I don't care who Bestec OEMs for, after what I saw last week I don't think I can take their units seriously.

I had to buy a pair of HP Elite 204F boxes last week; I needed something ASAP for a couple of my users and I didn't have time to build something myself or have something custom built locally. They're basically the same as the Elite 210Fs that Newegg sells, but with Win7 Pro, 6GB of RAM instead of 8 and 7200.12s instead of the Caviar Greens.

One of them came with a LiteOn power supply, one came with a Bestec. I took both of them apart. I was not impressed. At all. It's not visible in this picture (and I didn't get a good pic of it) but most of the caps on the secondary on the Bestec aren't seated properly (they're a solid 1/8" off the PCB) and they're held in place by caulk. Speaking of caulk, apparently the Caulk Monster had a field day with this thing because he left the evidence of it all over the place. It's just a mess. Although it's not as bad as the LiteOn unit, which appears to have accidentally the whole goddamn caulk factory. :rolleyes: In its defense though, at least the LiteOn has an Adda fan. The fan in the Bestec is a POS sleeve bearing from Jamicon that'll probably last about 40 seconds or until someone looks at it cross-eyed, whichever comes first. Cap selection? I had it noted in a wordpad file but I've misplaced it; if memory serves, the Bestec is an all Capxcon unit, the LiteOn has Elites on the primary and both Elites and Taicon on the secondary. Gross. Oh, and the best part of these units?

They're powering Phenom II boxes, right? Right. Well the max. combined output on the +3.3 and +5v rails is something like 180w, on both power supplies. On a 300w power supply. That sounds like an ATX 1.x power supply to me, not a 2.x.
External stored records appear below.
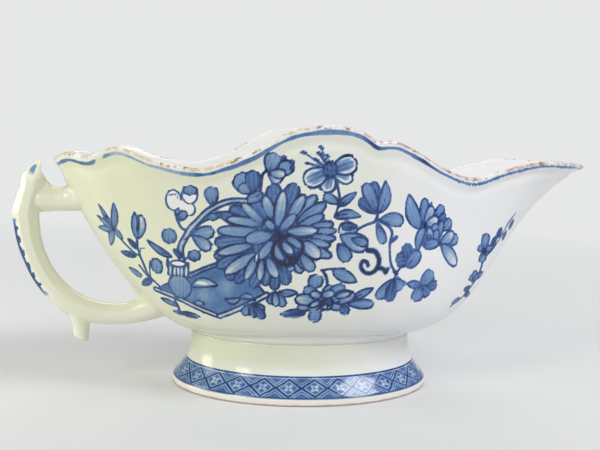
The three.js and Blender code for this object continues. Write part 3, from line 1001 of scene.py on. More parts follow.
        p.stroke([(25.4, 47.0), (24.2, 45.0)], 0.9)
        p.fan((24.4, 45.2), Form.LOBE, VEINED, (18.9, 38.2, 3.8), (27.6, 41.2, 4.2))
        p.lobe(DARK, (24.4, 45.2, 23.1, 37.3, 4.0))
        centre = (35.2, 42.2)
        p.leaf(VEINED, (*centre, 29.8, 43.4, 2.6))
        p.fan(centre, Form.LOBE, DARK, (41.9, 41.8, 3.8), (38.9, 38.7, 4.0))
        p.fan(centre, Form.LOBE, VEINED, (39.6, 46.9, 5.0), (33.6, 37.0, 4.8))

    def prow_sprig(self) -> None:
        """A sprig that climbs under the spout."""
        p = self.painter
        p.stroke([(50.6, 32.6), (55.6, 35.2), (59.6, 39.4), (62.4, 44.0), (63.6, 49.6)], 0.9, 0.9)
        p.stroke([(64.0, 50.6), (67.6, 54.0), (70.4, 58.6), (73.0, 63.0), (76.0, 67.0)], 0.8, 0.8)
        p.leaf(DARK, (59.0, 39.0, 56.2, 38.6, 2.0), (60.8, 41.4, 59.6, 44.0, 2.4))
        p.leaf(VEINED, (61.6, 42.6, 64.4, 44.6, 2.2))
        p.leaf(DARK, (55.0, 34.8, 51.0, 34.0, 2.0), (57.4, 36.8, 60.0, 35.6, 2.0))
        p.fan((59.9, 42.0), Form.LOBE, PETAL, (58.2, 43.6, 2.0), (60.6, 45.4, 2.2), (62.4, 43.6, 2.0))
        heart = (63.4, 53.0)
        p.fan(heart, Form.LOBE, PETAL, (61.0, 54.8, 2.4), (66.6, 54.4, 2.4))
        p.fan(heart, Form.LOBE, VEINED, (63.6, 59.6, 3.4), (63.3, 49.0, 3.2))
        p.disc(heart, 1.3)
        for x, z in ((68.0, 58.4), (70.2, 61.6), (73.0, 60.6), (75.6, 64.4)):
            p.leaf(DARK, (x - 1.0, z - 3.6, x, z, 2.0))


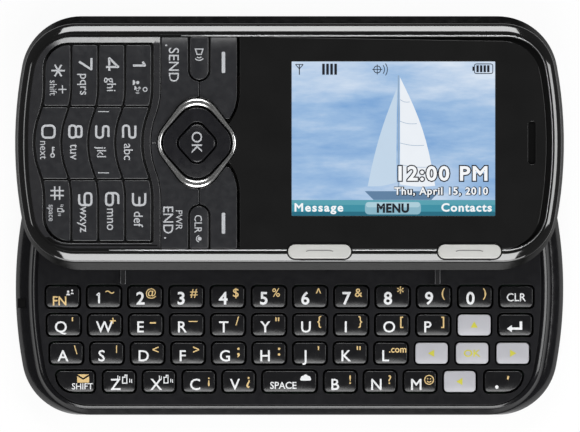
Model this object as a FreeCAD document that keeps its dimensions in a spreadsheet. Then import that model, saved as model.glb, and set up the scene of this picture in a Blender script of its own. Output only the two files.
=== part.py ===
import FreeCAD, Part
import math
import os
import re
import Sketcher

# Side-sliding messaging phone, drawn with the upper half slid open.
#
# Frame: the origin is the centre of the base's flat back face.  +X runs along
# the phone towards the earpiece, +Y across it in the direction in which the
# upper half opens, and +Z up out of the keyboard.  The base is drawn where it
# stands.  The upper half is drawn centred over the origin, as if closed, and
# every piece of it is then placed one slide travel along +Y.
#
# Each size is a cell of the sheet "Sizes", in millimetres or degrees.
SIZES = {
    # outline shared by both halves
    "body_length": 114.0,
    "body_width": 52.7,
    "end_bulge_radius": 88.6,
    "corner_radius": 12.5,
    "slide_travel": 30.2,
    # base: rear case, deck and back cover
    "rear_case_depth": 5.0,
    "deck_level": 8.6,
    "deck_plate": 1.0,
    "case_wall": 1.2,
    "case_floor": 1.0,
    "back_edge_bevel": 1.4,
    "flank_inset_side": 1.7,
    "flank_inset_end": 4.4,
    "deck_corner_radius": 8.5,
    "deck_bevel": 0.45,
    "cover_thickness": 0.9,
    "cover_side": 6.35,
    "cover_front_inset": 35.0,
    "cover_gap": 0.12,
    "cover_shelf": 0.75,
    "cover_lip": 0.7,
    "cover_grip_radius": 5.0,
    "cover_grip_depth": 0.35,
    "cover_grip_inset": 19.0,
    "bay_length": 41.0,
    "bay_width": 31.0,
    "bay_front_gap": 9.5,
    "bay_rib": 0.8,
    "well_margin": 1.5,
    "well_end_wall": 3.0,
    "well_clip": 8.0,
    # electronics in the base
    "battery_thickness": 4.0,
    "battery_gap": 0.3,
    "battery_clip": 0.8,
    "board_margin": 0.3,
    "board_end_margin": 1.8,
    "board_clip": 6.0,
    "board_thickness": 0.8,
    "board_gap": 0.4,
    "shield_height": 0.6,
    "shield_length": 26.0,
    "shield_width": 17.0,
    "contact_width": 1.4,
    "contact_pitch": 2.6,
    "speaker_length": 15.0,
    "speaker_width": 11.0,
    "speaker_height": 2.8,
    "speaker_clip": 1.2,
    "speaker_inset": 18.5,
    "speaker_place_y": 11.5,
    "grille_slot_length": 5.0,
    "grille_slot_width": 0.7,
    "grille_pitch": 1.6,
    "camera_inset": 12.0,
    "camera_row": -5.2,
    "camera_side": 8.0,
    "camera_barrel_radius": 2.6,
    "camera_window_radius": 3.4,
    "camera_window_depth": 0.7,
    "jack_bore_radius": 1.3,
    "jack_barrel_radius": 1.75,
    "jack_length": 11.0,
    "jack_depth": 9.5,
    "jack_axis_height": 2.85,
    "jack_place": -12.0,
    "port_width": 7.4,
    "port_height": 2.4,
    "port_length": 5.6,
    "port_shell": 0.3,
    "port_place": 9.0,
    "motor_radius": 1.7,
    "motor_length": 9.0,
    "motor_inset": 26.0,
    "motor_side": 10.35,
    "microphone_radius": 1.9,
    "microphone_height": 1.4,
    "microphone_place": -2.8,
    "microphone_inset": 7.6,
    "notch_width": 1.6,
    "notch_depth": 2.0,
    "antenna_length": 16.0,
    "antenna_width": 5.0,
    "antenna_thickness": 0.4,
    "antenna_inset": 6.4,
    "antenna_place_y": -11.0,
    # screws
    "screw_radius": 0.7,
    "screw_head_radius": 1.3,
    "screw_head_height": 0.6,
    "flat_head_height": 0.45,
    "screw_hole_gap": 0.1,
    "screw_thread_gap": 0.02,
    "screw_end_gap": 0.1,
    "case_screw_inset": 12.5,
    "case_screw_side": 6.55,
    "case_screw_low": 3.4,
    "boss_wall": 1.0,
    # slide mechanism
    "plate_screw_x": 20.0,
    "plate_screw_side": 7.35,
    "slide_gap": 0.7,
    "rail_inset_right": 26.2,
    "rail_inset_left": 22.4,
    "rail_low": 0.7,
    "rail_side": 3.35,
    "rail_margin": 2.5,
    "rail_web": 0.4,
    "rail_head_width": 0.78,
    "rail_head_height": 0.3,
    "rail_clearance": 0.1,
    "rail_slot_gap": 0.06,
    "fixed_plate_thickness": 0.5,
    "moving_plate_thickness": 0.6,
    "plate_margin": 4.0,
    "plate_side": 2.2,
    # keyboard
    "last_row_side": 6.99,
    "first_row_place": -1.75,
    "row_1_end": 9.85,
    "row_2_end": 10.07,
    "row_3_end": 10.6,
    "space_step": 10.55,
    "space_width": 11.07,
    "corner_key_end": 12.5,
    "corner_step": 9.1,
    "corner_key_width": 7.8,
    "corner_key_clip": 2.4,
    "corner_key_point": 0.4,
    "cap_space": 1.72,
    "cap_row_space": 1.52,
    "cap_clip": 0.8,
    "cap_draft": 4.0,
    "cap_proud": 0.4,
    "cap_gap": 0.2,
    "key_under_gap": 0.35,
    "dome_sheet": 0.2,
    # side key
    "rocker_length": 16.0,
    "rocker_height": 2.0,
    "rocker_place": 12.0,
    "rocker_level": 2.9,
    "rocker_proud": 0.35,
    "rocker_depth": 2.3,
    "side_key_gap": 0.2,
    # upper half: shells
    "upper_rear_height": 3.0,
    "upper_front_height": 3.8,
    "upper_floor": 1.0,
    "upper_bottom_bevel": 0.5,
    "parting_lip": 1.0,
    "parting_ledge": 0.1,
    "post_half_width": 1.1,
    "plate_boss_height": 1.2,
    "shoulder_inset_side": 1.6,
    "shoulder_inset_end": 0.6,
    "shoulder_round": 2.3,
    "upper_wall": 1.0,
    "face_wall": 1.6,
    "trim_margin": 0.05,
    "trim_width": 0.32,
    "trim_height": 0.12,
    "seat_gap": 0.05,
    # display
    "window_thickness": 0.9,
    "window_gap": 0.6,
    "window_wave_half": 10.3,
    "window_wave_depth": 3.0,
    "screen_inset": 35.46,
    "screen_place_y": 0.88,
    "screen_length": 42.2,
    "screen_width": 32.0,
    "panel_border": 1.2,
    "panel_thickness": 2.0,
    "frame_wall": 1.0,
    "frame_floor": 0.4,
    "earpiece_inset": 6.76,
    "earpiece_slot_length": 8.9,
    "earpiece_slot_width": 1.56,
    "earpiece_mesh_thickness": 0.4,
    "earpiece_speaker_height": 1.6,
    "earpiece_speaker_width": 5.0,
    # number keys
    "number_block": 28.5,
    "number_pitch": 5.58,
    "number_side": 5.9,
    "number_inner": 7.58,
    "number_gap_x": 0.42,
    "number_gap_y": 0.3,
    "number_corner_round": 4.9,
    "wave_half": 11.6,
    "wave_depth": 2.07,
    # navigation keys
    "rib_width": 1.9,
    "nav_length": 15.7,
    "nav_side": 4.45,
    "nav_parting_step": 7.87,
    "slot_key_width": 3.9,
    "slot_key_end": 13.1,
    "ring_step": 7.4,
    "ring_half_x": 8.18,
    "ring_half_y": 9.29,
    "ring_corner": 5.0,
    "pad_half_x": 7.05,
    "pad_half_y": 7.3,
    "pad_corner": 4.2,
    "ok_half_x": 4.0,
    "ok_half_y": 4.2,
    "ok_corner": 1.9,
    "ring_proud": 0.45,
    "ring_bevel": 0.4,
    "pad_proud": 0.1,
    "nav_plate_radius": 5.9,
    "nav_plate_thickness": 0.3,
    "key_gap": 0.16,
    # landscape soft keys on the lower rim
    "wide_key_left_step": 15.31,
    "wide_key_right_step": 15.76,
    "wide_key_side": 3.87,
    "wide_key_length": 13.1,
    "wide_key_width": 3.0,
    "wide_key_height": 1.9,
    "wide_key_proud": 0.15,
    # keypad board
    "upper_board": 0.8,
    "upper_board_gap": 0.6,
    "upper_board_margin": 0.4,
    "upper_board_clip": 7.0,
    "flex_width": 12.0,
    "flex_thickness": 0.2,
}

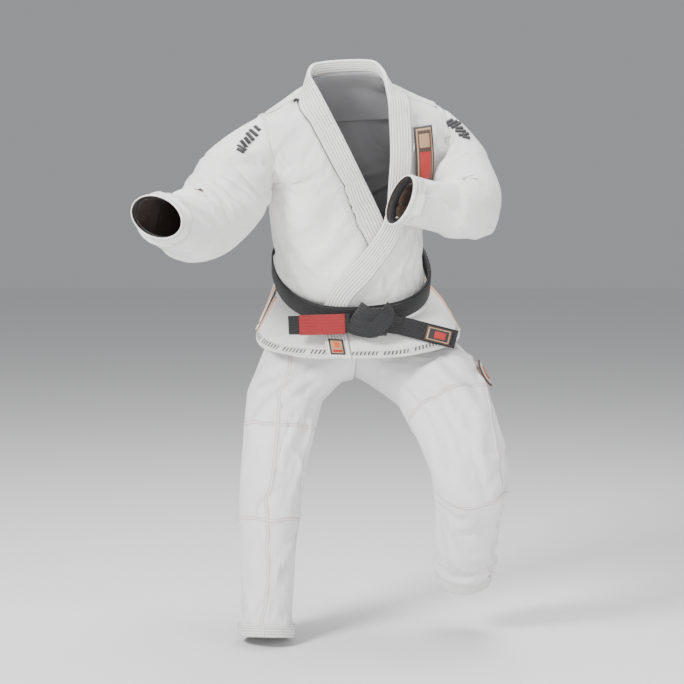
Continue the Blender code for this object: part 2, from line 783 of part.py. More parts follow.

And considering that a HD5450 and a 945 both going flat out (FurMark + Prime95) is enough to drag the 12v rail on the LiteOn down to about 11.7v, I'd say they probably are 1.x units. I'm not saying that Bestec or LiteOn are incapable of building decent power supplies-these were built to HP's spec, after all-but I haven't seen any evidence that they can do better. I tend to doubt that HP called for the caps on the secondary to be 1/8" off the PCB, after all.

If these two are representative of Bestec's and Liteon's average product, I'd sooner use them as boat anchors than power anything newer than a P3 with them. Frankly, meatfestival, I'd just be glad the Bestec didn't nuke anything when it died.
[/soapbox]
 
The Bestec probably failed due to both a combined load increase and age. Remember, how much power a power supply can put out degrades over time, because the capacitors get old. I'm guessing that Bestic is probably about 3-4 years old, probably older, so it was nearing the end of its lifetime anyways.

You could be correct. I think heat could have had sped up its demise too, the PC has terrible airflow and the air coming out the PSU was pretty toasty.